10. For some experiments, the classic setup -- an optical table supporting a "forest" of elements -- just won't work. It's hard to find a table big enough (or a beam in a straight enough line) to check the state of your photons after they've traveled, say, a mile! One solution is to send your laser beam through a fiber-optic cable. How does such a cable contain the entire beam?

Answer: Total internal reflection

A typical fiber-optic cable is a long, thin cylinder of glass, coated in "cladding" (often another type of glass). You might expect that a lot of light would escape from such a fiber -- but optical engineers make use of a special property called total internal reflection.

Think of how light passes from one material to another.

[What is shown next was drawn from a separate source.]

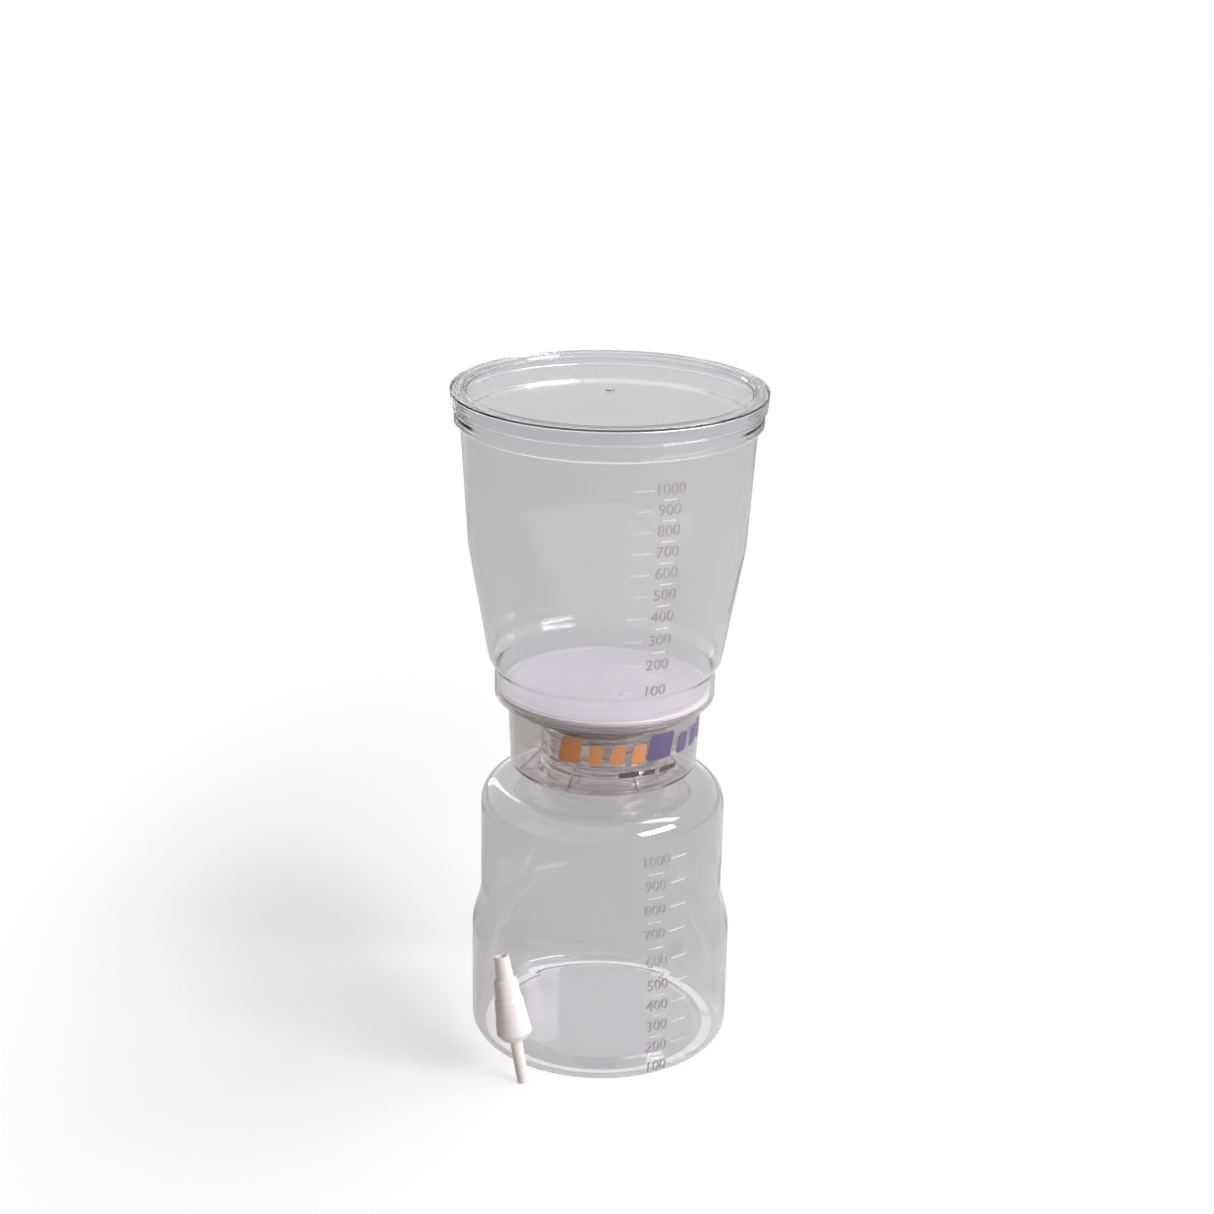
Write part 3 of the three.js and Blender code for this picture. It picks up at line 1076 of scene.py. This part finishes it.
def coneSection():
    c = cone
    tip, top = heights("drain_cone")
    rimInside = coneRimRadius - c["rimWidth"]
    rimBottom = top - coneRimHeight
    coneTop = rimBottom + c["wall"]
    floor = coneTop - c["fall"]
    spout = c["bore"] + c["spoutWall"]
    return rounded([
        (rimInside - c["wall"], rimBottom, 0.5),
        (coneRimRadius, rimBottom, 0.4),
        (coneRimRadius, top, 0.3),
        (rimInside, top, 0.3),
        (rimInside, coneTop, 0.8),
        (c["bore"], floor, 1.6),
        (c["bore"], tip, 0.15),
        (spout, tip, 0.3),
        (spout + c["spoutWall"] / 2, floor - c["wall"], 0.8),
    ], 6)


def slantTip(mesh):
    # the spout's lowest rings rise towards one side, as if cut off at a slant
    tip = heights("drain_cone")[0] * mm
    spout = (cone["bore"] + cone["spoutWall"]) * mm
    slope = math.tan(math.radians(cone["slant"]))
    for v in mesh.vertices:
        if v.co.z < tip + cone["slantReach"] * mm:
            v.co.z += (spout - v.co.x) * slope


drain = turned("drain_insert", coneSection(), plasticDrain, 192)
slantTip(drain.data)
place(drain, "filter_top", "clear_plastic", "drain_cone")
print("drain cone made")

# support plate and membrane

plate = {
    "rings": 4,
    "slotLength": 6.4,
    "slotWidth": 1.6,
    "slotSpacing": 9,
    "slotPitch": 8,
}

# slots on points, cut out of a plate
slotTree, slots, given = geometryTree("slottedPlate", {
    "Points": ("Object", None),
    "Slot": ("Vector", (0.006, 0.0016, 0.01)),
    "Material": ("Material", None),
})
spots = slots.add("ObjectInfo", sockets={"Object": given["Points"]}, output="Geometry")
spot = slots.add("InputPosition")
spotX = slots.add("ShaderNodeSeparateXYZ", sockets={0: spot}, output="X")
spotY = slots.add("ShaderNodeSeparateXYZ", sockets={0: spot}, output="Y")
facing = slots.add("ShaderNodeMath", {"operation": "ARCTAN2"}, {0: spotY, 1: spotX})
slotTurn = slots.add("ShaderNodeCombineXYZ", sockets={"Z": facing})
slotShape = slots.add("MeshCube", sockets={"Size": given["Slot"]})
slotCopies = slots.add("InstanceOnPoints", sockets={"Points": spots, "Instance": slotShape, "Rotation": slotTurn})
slotBodies = slots.add("RealizeInstances", sockets={"Geometry": slotCopies})
cutting = {"operation": "DIFFERENCE", "solver": "EXACT"}
holed = slots.add("MeshBoolean", cutting, {"Mesh 1": given["Geometry"], "Mesh 2": slotBodies})
endTree(slots, holed, given["Material"])


def slottedPlate():
    low, high = heights("support_plate")
    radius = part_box("support_plate")[1].x / mm
    blank = turned("plate_blank", rounded([
        (0, low),
        (radius, low, 0.4),
        (radius, high, 0.5),
        (0, high),
    ]), plateWhite, 224)
    middles = []
    for row in range(plate["rings"]):
        out = ((row + 0.5) * plate["slotSpacing"] + plate["slotLength"] / 2) * mm
        count = round(tau * out / (plate["slotPitch"] * mm))
        for i in range(count):
            angle = (i + row / 2) * tau / count
            middles.append((out * math.cos(angle), out * math.sin(angle), (low + high) / 2 * mm))
    pattern = bpy.data.meshes.new("slotPattern")
    pattern.from_pydata(middles, [], [])
    carrier = linked("slotPattern", pattern)
    mesh = blank.data
    bpy.data.objects.remove(blank)
    piece = grown("filter_plate", mesh, slotTree, {
        "Points": carrier,
        "Slot": (plate["slotLength"] * mm, plate["slotWidth"] * mm, 2 * (high - low) * mm),
        "Material": plateWhite,
    })
    bpy.data.objects.remove(carrier)
    return piece


place(slottedPlate(), "filter_top", "white_plate", "support_plate")

sheet = {
    "weldInside": 41.6,
    "weldOutside": 43.4,
    "weldDepth": 0.06,
    "weldFlank": 0.3,
    "edge": 0.05,
    "rings": 60,
}


def sheetSection():
    low, high = heights("membrane")
    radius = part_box("membrane")[1].x / mm
    weldIn, weldOut = sheet["weldInside"], sheet["weldOutside"]
    flank, edge = sheet["weldFlank"], sheet["edge"]
    pressed = high - sheet["weldDepth"]
    across = [(r, high) for r in np.linspace(0, weldIn - flank, sheet["rings"])]
    weld = [(weldIn, pressed), (weldOut, pressed), (weldOut + flank, high)]
    top = [*across, *weld, (radius - edge, high), (radius, high - edge)]
    return [(0, low), (radius, low), *top[::-1]]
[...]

Some of it is reflected back from the boundary; some of it is refracted, passing across the boundary but bent by some angle that's dictated by the properties of the two materials. When the light is approaching from the denser side of the boundary, there's a "critical angle" above which all light is reflected and none is refracted -- so that it's all contained in that first material. So all you need to do is make sure that your laser beam enters the fiber core at some angle greater than the critical angle, and it will travel the length of the cable with very little loss. (Sadly, in real-world systems, there's always SOME loss.) Scientists have sent laser beams traveling for miles in this way!